Soybean aphid densities were very low throughout Illinois in 2010. In fact, suction trap counts in September and October of last year were exceptionally low, Gray says. These sub-economic adult densities led to very few eggs on its overwintering host, buckthorn.
"I anticipate a very weak flight of aphids to soybean fields this spring," he says. "The late planting of soybeans will further contribute to a downward spiral of aphid densities early in the season. If the summer of 2011 is mild, aphid densities could certainly rebound by late season. The reproductive power of this insect is impressive. A hot summer may result in another "no-show" for this insect."
White grubs and wireworms
In general, delays in corn planting negatively affect densities of these soil insect pests. If planting has occurred and seedlings are subjected to prolonged periods of cool and wet soil conditions, increased levels of root injury by white grubs and feeding on below-ground portions of the stem may occur by wireworms.
"As soil temperatures increase, wireworm larvae typically begin to move deeper into the soil profile and away from the seed zone", Gray explains. "Corn that is planted later in the month into soils that are becoming progressively warmer may not experience as much wireworm injury."

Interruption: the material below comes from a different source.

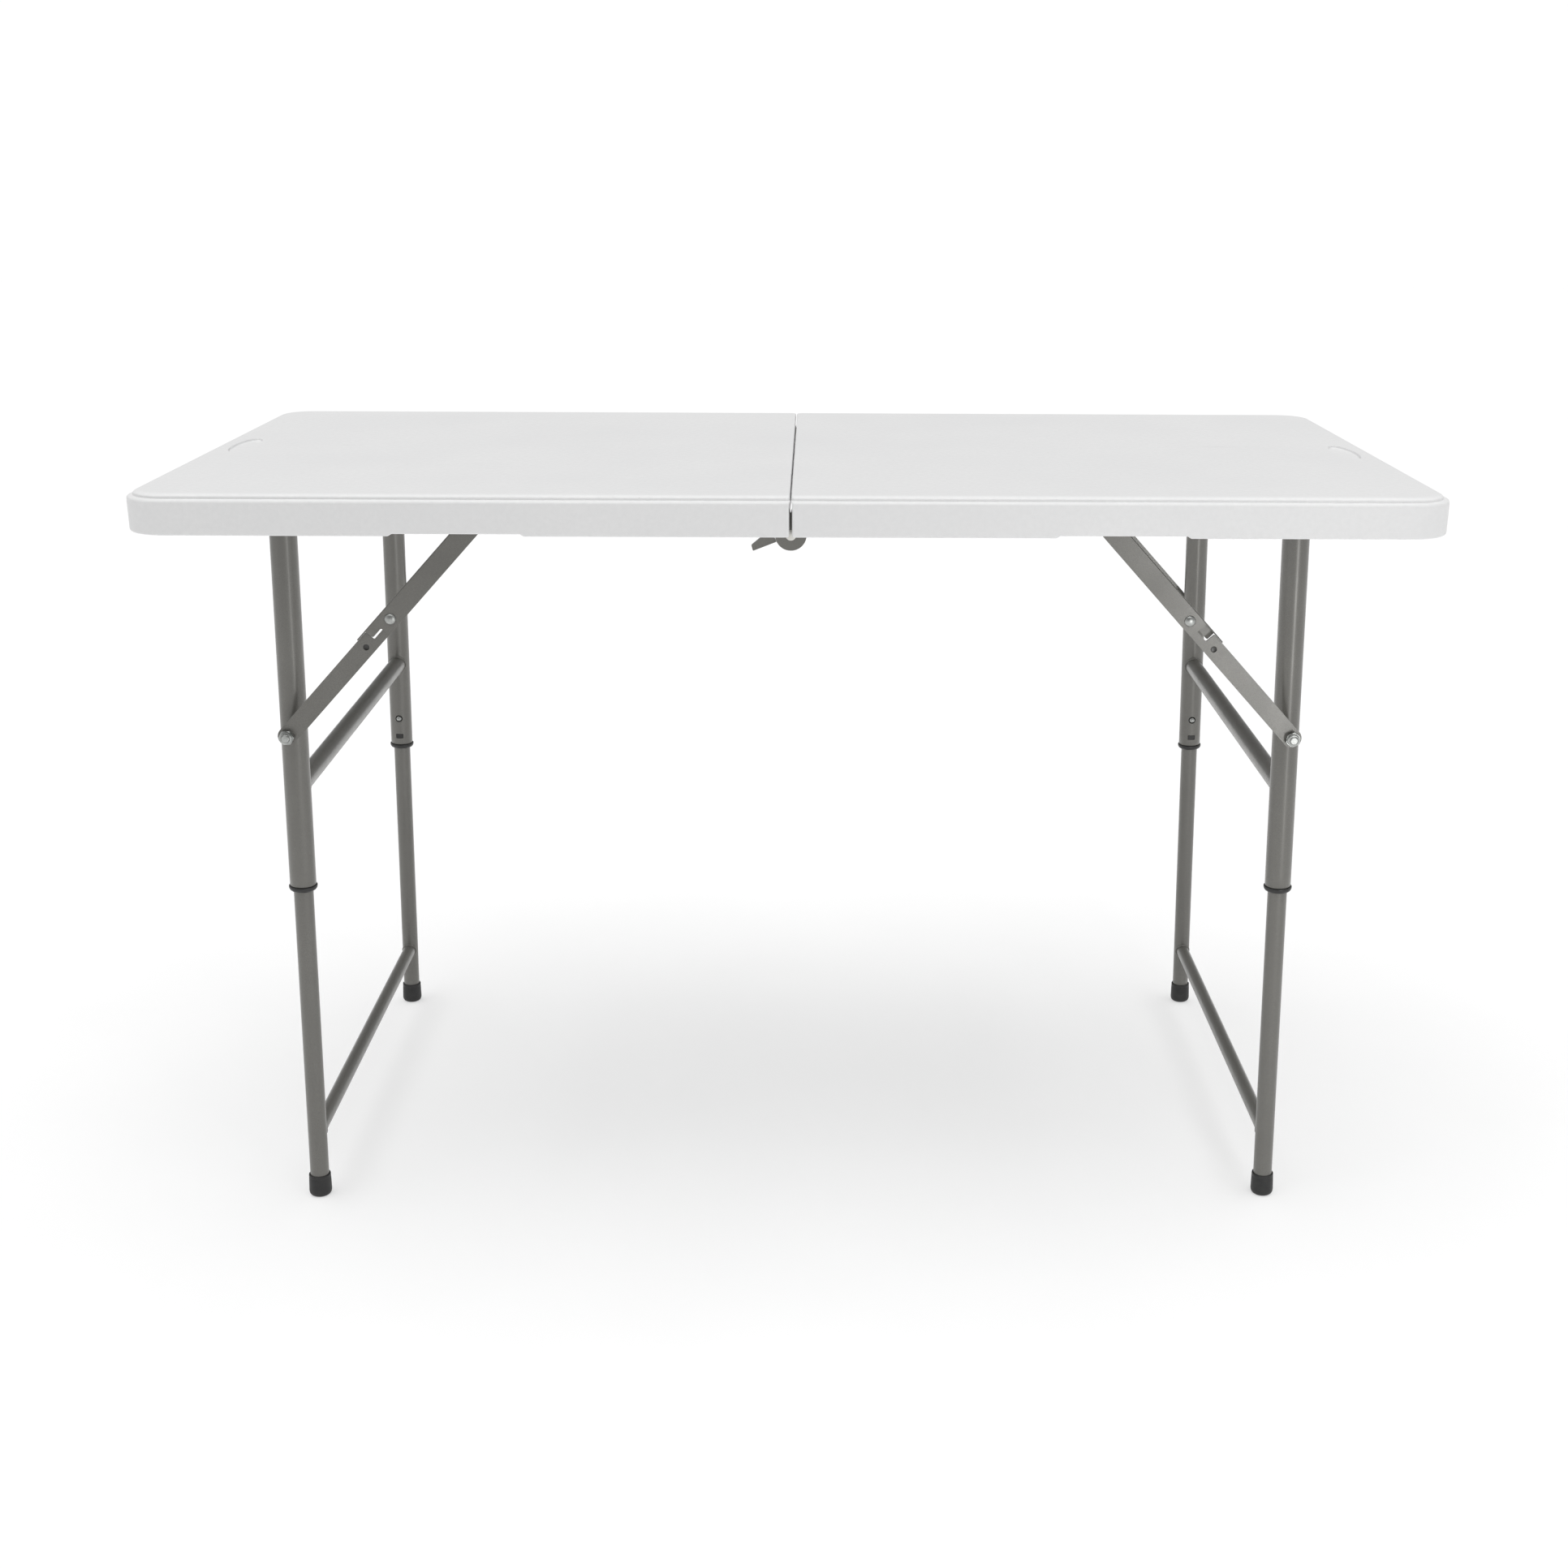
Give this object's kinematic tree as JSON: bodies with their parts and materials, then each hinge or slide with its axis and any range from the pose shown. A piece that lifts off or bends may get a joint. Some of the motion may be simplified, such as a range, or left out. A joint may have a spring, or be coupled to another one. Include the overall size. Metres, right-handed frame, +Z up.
{
  "type": "folding table",
  "caption": "Rectangular fold-in-half table with a white moulded top and grey steel tube legs that fold flat, telescope in height and lock open with jointed braces.",
  "frame": {"origin": "on the floor, under the middle of the open table", "axes": "+X along the table's length across the centre fold, +Y from the front long side to the back one, +Z up"},
  "size_m": [1.22, 0.61, 0.737],
  "materials": {
    "moulded_top": "blow-moulded white polyethylene with a fine moulded texture, slightly mottled",
    "powder_coat": "taupe-grey powder coat, semi-gloss with a fine orange peel",
    "zinc_plate": "bright zinc plate",
    "black_plastic": "satin black moulded plastic",
    "rubber_foot": "matt black rubber",
    "white_nylon": "off-white nylon"
  },
  "bodies": {
    "left_half": {"top_left": "moulded_top", "rail_front_left": "powder_coat", "rail_back_left": "powder_coat", "hinge_pin_front": "white_nylon", "hinge_pin_back": "white_nylon", "latch_pin": "zinc_plate", "brace_pin_front_left": "zinc_plate", "brace_pin_back_left": "zinc_plate"},
    "right_half": {"top_right": "moulded_top", "rail_front_right": "powder_coat", "rail_back_right": "powder_coat", "brace_pin_front_right": "zinc_plate", "brace_pin_back_right": "zinc_plate"},
    "leg_frame_left": {"axle_tube_left": "powder_coat", "upper_crossbar_left": "powder_coat", "outer_leg_front_left": "powder_coat", "bush_front_left": "black_plastic", "brace_stud_front_left": "zinc_plate", "outer_leg_back_left": "powder_coat", "bush_back_left": "black_plastic", "brace_stud_back_left": "zinc_plate"},
    "lower_frame_left": {"lower_crossbar_left": "powder_coat", "inner_leg_front_left": "powder_coat", "foot_front_left": "rubber_foot", "inner_leg_back_left": "powder_coat", "foot_back_left": "rubber_foot"},
    "upper_brace_front_left": {"upper_link_front_left": "powder_coat", "elbow_rivet_front_left": "zinc_plate"},
    "lower_brace_front_left": {"lower_link_front_left": "powder_coat", "lock_nut_front_left": "zinc_plate"},
    "button_front_left": {"snap_button_front_left": "zinc_plate"},
    "upper_brace_back_left": {"upper_link_back_left": "powder_coat", "elbow_rivet_back_left": "zinc_plate"},
    "lower_brace_back_left": {"lower_link_back_left": "powder_coat", "lock_nut_back_left": "zinc_plate"},
    "button_back_left": {"snap_button_back_left": "zinc_plate"},
    "leg_frame_right": {"axle_tube_right": "powder_coat", "upper_crossbar_right": "powder_coat", "outer_leg_front_right": "powder_coat", "bush_front_right": "black_plastic", "brace_stud_front_right": "zinc_plate", "outer_leg_back_right": "powder_coat", "bush_back_right": "black_plastic", "brace_stud_back_right": "zinc_plate"},
    "lower_frame_right": {"lower_crossbar_right": "powder_coat", "inner_leg_front_right": "powder_coat", "foot_front_right": "rubber_foot", "inner_leg_back_right": "powder_coat", "foot_back_right": "rubber_foot"},
    "upper_brace_front_right": {"upper_link_front_right": "powder_coat", "elbow_rivet_front_right": "zinc_plate"},
    "lower_brace_front_right": {"lower_link_front_right": "powder_coat", "lock_nut_front_right": "zinc_plate"},
    "button_front_right": {"snap_button_front_right": "zinc_plate"},
    "upper_brace_back_right": {"upper_link_back_right": "powder_coat", "elbow_rivet_back_right": "zinc_plate"},
    "lower_brace_back_right": {"lower_link_back_right": "powder_coat", "lock_nut_back_right": "zinc_plate"},
    "button_back_right": {"snap_button_back_right": "zinc_plate"},
    "latch": {"latch_lever": "powder_coat"}
  },
  "joints": [
    {"name": "top_fold", "type": "hinge", "parent": "left_half", "child": "right_half", "pos_m": [0, 0, 0.699], "axis": [0, 1, 0], "range_deg": [0, 60]},
    {"name": "leg_fold_left", "type": "hinge", "parent": "left_half", "child": "leg_frame_left", "pos_m": [-0.4747, 0, 0.7145], "axis": [0, -1, 0], "range_deg": [0, 91.23]},
    {"name": "leg_slide_left", "type": "slide", "parent": "leg_frame_left", "child": "lower_frame_left", "axis": [0.0214, 0, 0.9998], "range_m": [0, 0.2541]},
    {"name": "brace_swing_front_left", "type": "hinge", "parent": "left_half", "child": "upper_brace_front_left", "pos_m": [-0.2851, -0.2746, 0.7145], "axis": [0, -1, 0], "range_deg": [-47.7, 0]},
    {"name": "brace_elbow_front_left", "type": "hinge", "parent": "upper_brace_front_left", "child": "lower_brace_front_left", "pos_m": [-0.37436, -0.2746, 0.61669], "axis": [0, -1, 0], "range_deg": [0, 180.1]},
    {"name": "snap_button_front_left", "type": "slide", "parent": "leg_frame_left", "child": "button_front_left", "axis": [0, -1, 0], "range_m": [0, 0.0019], "stiffness_N_per_m": 500, "springref_m": -0.0005},
    {"name": "brace_swing_back_left", "type": "hinge", "parent": "left_half", "child": "upper_brace_back_left", "pos_m": [-0.2851, 0.2746, 0.7145], "axis": [0, -1, 0], "range_deg": [-47.7, 0]},
    {"name": "brace_elbow_back_left", "type": "hinge", "parent": "upper_brace_back_left", "child": "lower_brace_back_left", "pos_m": [-0.37436, 0.2746, 0.61669], "axis": [0, -1, 0], "range_deg": [0, 180.1]},
    {"name": "snap_button_back_left", "type": "slide", "parent": "leg_frame_left", "child": "button_back_left", "axis": [0, 1, 0], "range_m": [0, 0.0019], "stiffness_N_per_m": 500, "springref_m": -0.0005},
    {"name": "leg_fold_right", "type": "hinge", "parent": "right_half", "child": "leg_frame_right", "pos_m": [0.4747, 0, 0.7145], "axis": [0, 1, 0], "range_deg": [0, 91.23]},
    {"name": "leg_slide_right", "type": "slide", "parent": "leg_frame_right", "child": "lower_frame_right", "axis": [-0.0214, 0, 0.9998], "range_m": [0, 0.2541]},
    {"name": "brace_swing_front_right", "type": "hinge", "parent": "right_half", "child": "upper_brace_front_right", "pos_m": [0.2851, -0.2746, 0.7145], "axis": [0, 1, 0], "range_deg": [-47.7, 0]},
    {"name": "brace_elbow_front_right", "type": "hinge", "parent": "upper_brace_front_right", "child": "lower_brace_front_right", "pos_m": [0.37436, -0.2746, 0.61669], "axis": [0, 1, 0], "range_deg": [0, 180.1]},
    {"name": "snap_button_front_right", "type": "slide", "parent": "leg_frame_right", "child": "button_front_right", "axis": [0, -1, 0], "range_m": [0, 0.0019], "stiffness_N_per_m": 500, "springref_m": -0.0005},
    {"name": "brace_swing_back_right", "type": "hinge", "parent": "right_half", "child": "upper_brace_back_right", "pos_m": [0.2851, 0.2746, 0.7145], "axis": [0, 1, 0], "range_deg": [-47.7, 0]},
    {"name": "brace_elbow_back_right", "type": "hinge", "parent": "upper_brace_back_right", "child": "lower_brace_back_right", "pos_m": [0.37436, 0.2746, 0.61669], "axis": [0, 1, 0], "range_deg": [0, 180.1]},
    {"name": "snap_button_back_right", "type": "slide", "parent": "leg_frame_right", "child": "button_back_right", "axis": [0, 1, 0], "range_m": [0, 0.0019], "stiffness_N_per_m": 500, "springref_m": -0.0005},
    {"name": "latch_turn", "type": "hinge", "parent": "left_half", "child": "latch", "pos_m": [-0.03, -0.28495, 0.712], "axis": [0, 1, 0], "range_deg": [0, 25], "stiffness_Nm_per_rad": 0.05, "springref_deg": -17.19}
  ],
  "couplings": [
    {"joint": "leg_slide_left", "follows": "leg_fold_left", "m_per_rad": 0.15953},
    {"joint": "brace_swing_front_left", "follows": "leg_fold_left", "ratio": -0.52196},
    {"joint": "brace_elbow_front_left", "follows": "leg_fold_left", "ratio": 1.9731},
    {"joint": "brace_swing_back_left", "follows": "leg_fold_left", "ratio": -0.52196},
    {"joint": "brace_elbow_back_left", "follows": "leg_fold_left", "ratio": 1.9731},
    {"joint": "leg_slide_right", "follows": "leg_fold_right", "m_per_rad": 0.15953},
    {"joint": "brace_swing_front_right", "follows": "leg_fold_right", "ratio": -0.52196},
    {"joint": "brace_elbow_front_right", "follows": "leg_fold_right", "ratio": 1.9731},
    {"joint": "brace_swing_back_right", "follows": "leg_fold_right", "ratio": -0.52196},
    {"joint": "brace_elbow_back_right", "follows": "leg_fold_right", "ratio": 1.9731}
  ]
}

Annual white grubs, such as Japanese beetle grubs, typically complete pupation by late May and early June. Consequently, their potential to injure late-planted corn is greatly diminished the further planting is delayed in May. However, true white grubs have a three-year life cycle and may injure corn root systems all summer long the second year of their life cycle. Accurate identification of grub species is key to their effective management, Gray says.
Corn earworms, corn leaf aphids, and fall armyworms
Many insects migrate into the Midwest each year. However, it's a bit too early to determine how the planting may affect densities of corn earworms, corn leaf aphids, and fall armyworms, according to Gray.
"Corn may reach the pollination period at a later date in July this season, typically a period of the summer more prone to hot and dry conditions," he concludes. "These insects may reach economic densities on corn plants growing under more stressful conditions this year. Time will tell."